I'm creating a program to calculate all primes numbers in a range of 0
to n, where n is whatever the user wants it to be. I've worked out the
algorithm and it works perfectly and is pretty fast, but the one thing
seriously slowing down the program is the following code:

def rmlist(original, deletions):
return [i for i in original if i not in deletions]

original will be a list of odd numbers and deletions will be numbers
that are not prime, thus this code will return all items in original
that are not in deletions. For n > 100,000 or so, the program takes a
very long time to run, whereas it's fine for numbers up to 10,000.

Does anybody know a faster way to do this? (finding the difference all
items in list a that are not in list b)?

Thanks,
Martin

 

[Ben Cartwright]

I'm creating a program to calculate all primes numbers in a range of 0
to n, where n is whatever the user wants it to be.

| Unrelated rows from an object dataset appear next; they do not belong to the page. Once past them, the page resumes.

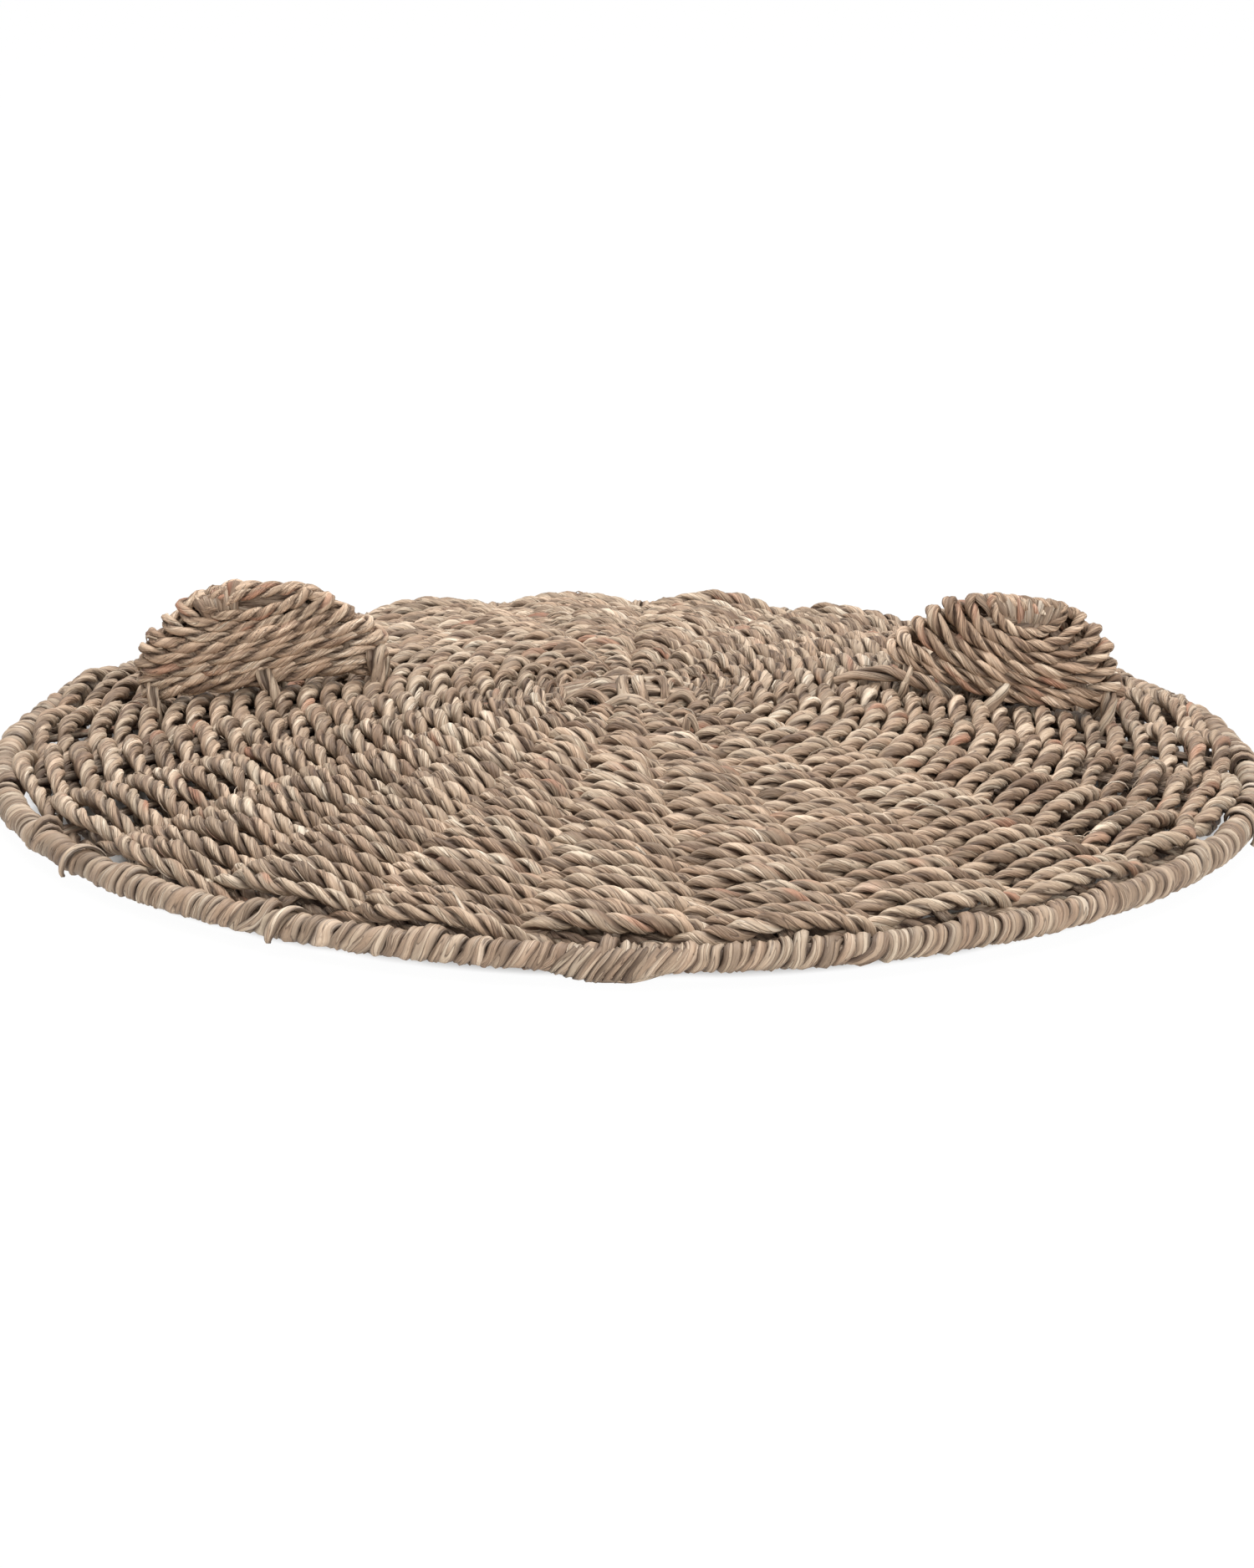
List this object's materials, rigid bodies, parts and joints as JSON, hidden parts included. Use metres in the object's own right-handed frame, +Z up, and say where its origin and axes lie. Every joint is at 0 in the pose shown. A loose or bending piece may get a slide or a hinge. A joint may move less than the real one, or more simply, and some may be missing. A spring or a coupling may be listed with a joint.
{
  "type": "woven basket lid",
  "caption": "Round, shallow-domed basket lid woven from twisted seagrass rope over radial stakes, with a wrapped wire rim and two standing woven ears.",
  "frame": {"origin": "under the middle of the lid, at the height of its lowest point", "axes": "+Z up along the lid's axis, -Y towards the front where the rim is spliced, +X to the right seen from the front"},
  "size_m": [0.4, 0.4, 0.0611],
  "materials": {
    "seagrass_rope": "dry twisted seagrass rope, matt",
    "seagrass_ear": "dry twisted seagrass rope, darker and matt",
    "seagrass_stake": "dry seagrass stalks, matt",
    "seagrass_binding": "flat seagrass strand wound tight, slight sheen",
    "seagrass_strand": "single seagrass strand, slight sheen",
    "steel_wire": "plain drawn wire"
  },
  "bodies": {
    "root": {"hoop_wire": "steel_wire", "rim_binding": "seagrass_binding", "rim_splice": "seagrass_binding", "woven_crown": "seagrass_rope", "centre_crossing": "seagrass_stake", "stake_01": "seagrass_stake", "stake_02": "seagrass_stake", "stake_03": "seagrass_stake", "stake_04": "seagrass_stake", "stake_05": "seagrass_stake", "stake_06": "seagrass_stake", "stake_07": "seagrass_stake", "stake_08": "seagrass_stake", "stake_09": "seagrass_stake", "stake_10": "seagrass_stake", "stake_11": "seagrass_stake", "stake_12": "seagrass_stake", "stake_13": "seagrass_stake", "stake_14": "seagrass_stake", "stake_15": "seagrass_stake", "stake_16": "seagrass_stake", "stake_17": "seagrass_stake", "stake_18": "seagrass_stake", "stake_19": "seagrass_stake", "stake_20": "seagrass_stake", "stake_21": "seagrass_stake", "stake_22": "seagrass_stake", "stake_23": "seagrass_stake", "ear_left_stitch_west": "seagrass_strand", "ear_left_stitch_middle": "seagrass_strand", "ear_left_stitch_east": "seagrass_strand", "ear_right_stitch_west": "seagrass_strand", "ear_right_stitch_middle": "seagrass_strand", "ear_right_stitch_east": "seagrass_strand", "rim_tail_left": "seagrass_strand", "rim_tail_front": "seagrass_strand", "rim_tail_right": "seagrass_strand"},
    "ear_left": {"ear_left": "seagrass_ear"},
    "ear_right": {"ear_right": "seagrass_ear"}
  },
  "joints": [
    {"name": "ear_left_rock", "type": "hinge", "parent": "root", "child": "ear_left", "pos_m": [-0.11556, 0.017, 0.03726], "axis": [0.9895, 0, 0.1445], "range_deg": [-12, 12]},
    {"name": "ear_right_rock", "type": "hinge", "parent": "root", "child": "ear_right", "pos_m": [0.11848, 0.022, 0.03672], "axis": [0.9891, 0, -0.1471], "range_deg": [-12, 12]}
  ]
}
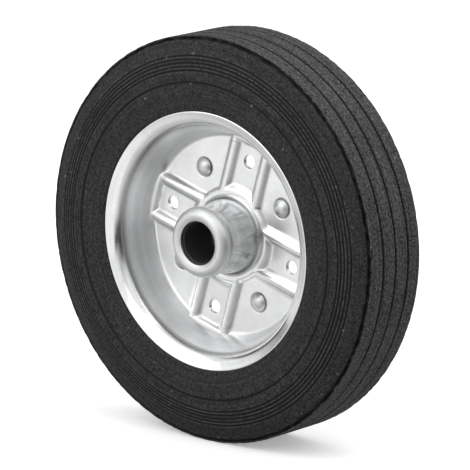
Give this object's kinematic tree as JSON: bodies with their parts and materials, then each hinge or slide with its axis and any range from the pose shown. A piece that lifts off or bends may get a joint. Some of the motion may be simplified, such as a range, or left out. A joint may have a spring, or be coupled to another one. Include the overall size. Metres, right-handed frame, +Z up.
{
  "type": "utility wheel",
  "caption": "Solid-rubber-tyred wheel on a riveted pressed-steel rim, with a drawn hub and plain bushes for a straight axle.",
  "frame": {"origin": "wheel centre: on the axle's line, in the middle plane between the two rim halves", "axes": "+Y along the axle towards the back of the wheel, +Z up, +X to the right as seen from the front"},
  "size_m": [0.2, 0.055, 0.2],
  "materials": {
    "rubber": "matt, fine grain",
    "zinc_plate": "bright zinc plate on pressed sheet",
    "hub_zinc": "zinc plate, drawn sheet",
    "bush_plastic": "moulded, black",
    "rivet_steel": "zinc plate"
  },
  "bodies": {
    "root": {"tyre": "rubber", "rim_half_front": "zinc_plate", "rim_half_back": "zinc_plate", "hub_shell_front": "hub_zinc", "hub_shell_back": "hub_zinc", "bush_front": "bush_plastic", "bush_back": "bush_plastic", "rivets": "rivet_steel"}
  },
  "joints": []
}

I've worked out the
algorithm and it works perfectly and is pretty fast, but the one thing
seriously slowing down the program is the following code:

def rmlist(original, deletions):
return [i for i in original if i not in deletions]

original will be a list of odd numbers and deletions will be numbers
that are not prime, thus this code will return all items in original
that are not in deletions. For n > 100,000 or so, the program takes a
very long time to run, whereas it's fine for numbers up to 10,000.

Does anybody know a faster way to do this? (finding the difference all
items in list a that are not in list b)?

The "in" operator is expensive for lists because Python has to check,
on average, half the items in the list. Use a better data structure...
in this case, a set will do nicely. See the docs:

http://docs.python.org/lib/types-set.html
http://docs.python.org/tut/node7.html#SECTION007400000000000000000

Oh, and you didn't ask for it, but I'm sure you're going to get a dozen
pet implementations of prime generators from other c.l.py'ers. So
here's mine.

def primes():
"""Generate prime numbers using the sieve of Eratosthenes."""
yield 2
marks = {}
cur = 3
while True:
skip = marks.pop(cur, None)
if skip is None:
# unmarked number must be prime
yield cur
# mark ahead
marks[cur*cur] = 2*cur
else:
n = cur + skip
while n in marks:
# x already marked as multiple of another prime
n += skip
# first unmarked multiple of this prime
marks[n] = skip
cur += 2

--Ben

 

[Tim Chase]

def rmlist(original, deletions):

return [i for i in original if i not in deletions]

original will be a list of odd numbers and deletions will be numbers
that are not prime, thus this code will return all items in original
that are not in deletions. For n > 100,000 or so, the program takes a
very long time to run, whereas it's fine for numbers up to 10,000.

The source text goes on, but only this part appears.